▸ Problem details: Write out the material below exactly, beginning at the line that contains "Write the Blender Python" and ending with its last line, both ends included; write nothing else.

▸ Exercise input:
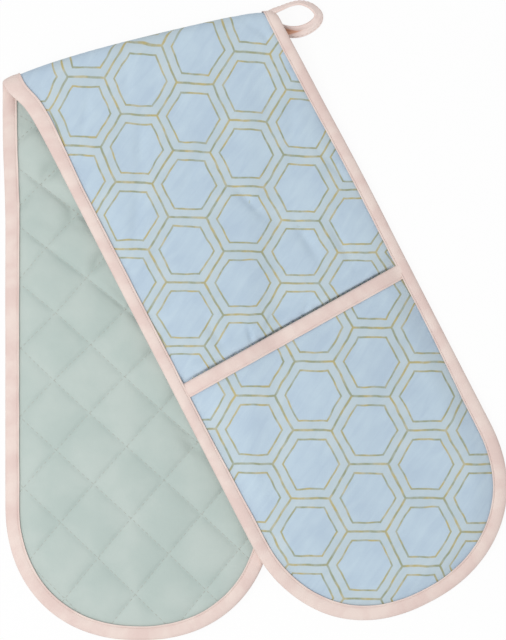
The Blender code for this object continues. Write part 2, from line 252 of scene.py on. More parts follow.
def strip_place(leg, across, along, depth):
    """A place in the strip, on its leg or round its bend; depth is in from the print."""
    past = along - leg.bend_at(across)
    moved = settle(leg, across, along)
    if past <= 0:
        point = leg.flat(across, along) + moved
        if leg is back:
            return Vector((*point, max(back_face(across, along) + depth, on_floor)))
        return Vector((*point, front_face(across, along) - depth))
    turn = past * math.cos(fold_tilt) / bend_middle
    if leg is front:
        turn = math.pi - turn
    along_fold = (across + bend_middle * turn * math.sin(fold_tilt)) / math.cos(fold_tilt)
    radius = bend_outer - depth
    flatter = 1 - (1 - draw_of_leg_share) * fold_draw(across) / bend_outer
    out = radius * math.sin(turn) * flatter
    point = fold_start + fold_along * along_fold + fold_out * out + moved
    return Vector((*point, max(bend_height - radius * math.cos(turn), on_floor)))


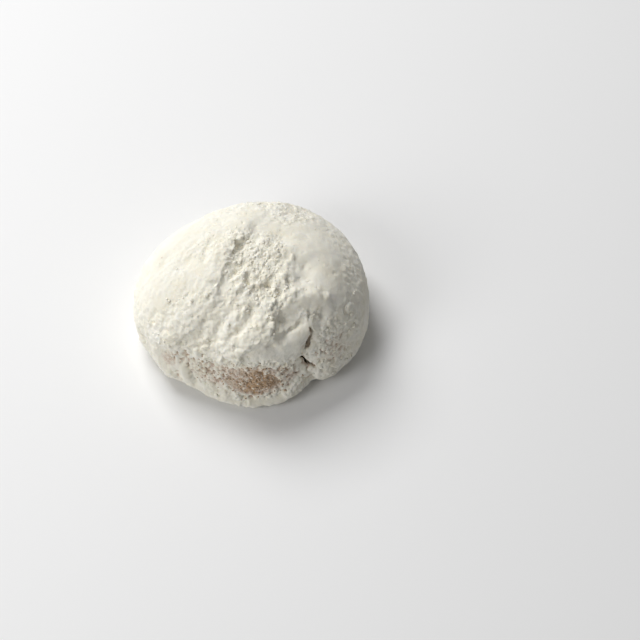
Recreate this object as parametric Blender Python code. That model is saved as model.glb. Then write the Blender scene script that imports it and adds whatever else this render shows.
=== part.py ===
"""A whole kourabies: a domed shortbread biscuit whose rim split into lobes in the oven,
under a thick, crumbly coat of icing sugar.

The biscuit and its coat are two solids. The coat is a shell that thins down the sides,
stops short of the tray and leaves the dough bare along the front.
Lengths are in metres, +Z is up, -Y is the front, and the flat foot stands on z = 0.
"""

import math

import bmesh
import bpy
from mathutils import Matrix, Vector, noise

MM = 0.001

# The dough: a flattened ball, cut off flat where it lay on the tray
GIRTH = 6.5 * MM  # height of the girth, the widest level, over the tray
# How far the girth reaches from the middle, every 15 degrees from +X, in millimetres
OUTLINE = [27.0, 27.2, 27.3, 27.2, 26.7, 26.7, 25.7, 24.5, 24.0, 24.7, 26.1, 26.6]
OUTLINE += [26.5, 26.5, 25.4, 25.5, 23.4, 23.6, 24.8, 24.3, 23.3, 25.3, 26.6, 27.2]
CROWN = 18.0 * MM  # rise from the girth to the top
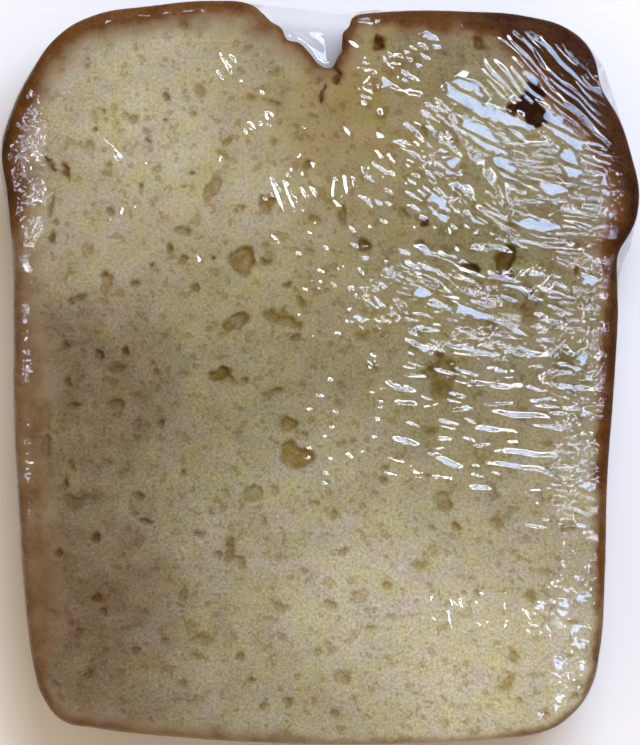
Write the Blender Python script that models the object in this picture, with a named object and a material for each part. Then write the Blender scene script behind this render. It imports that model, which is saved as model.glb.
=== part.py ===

▸ Task output:
Write the Blender Python script that models the object in this picture, with a named object and a material for each part. Then write the Blender scene script behind this render. It imports that model, which is saved as model.glb.
=== part.py ===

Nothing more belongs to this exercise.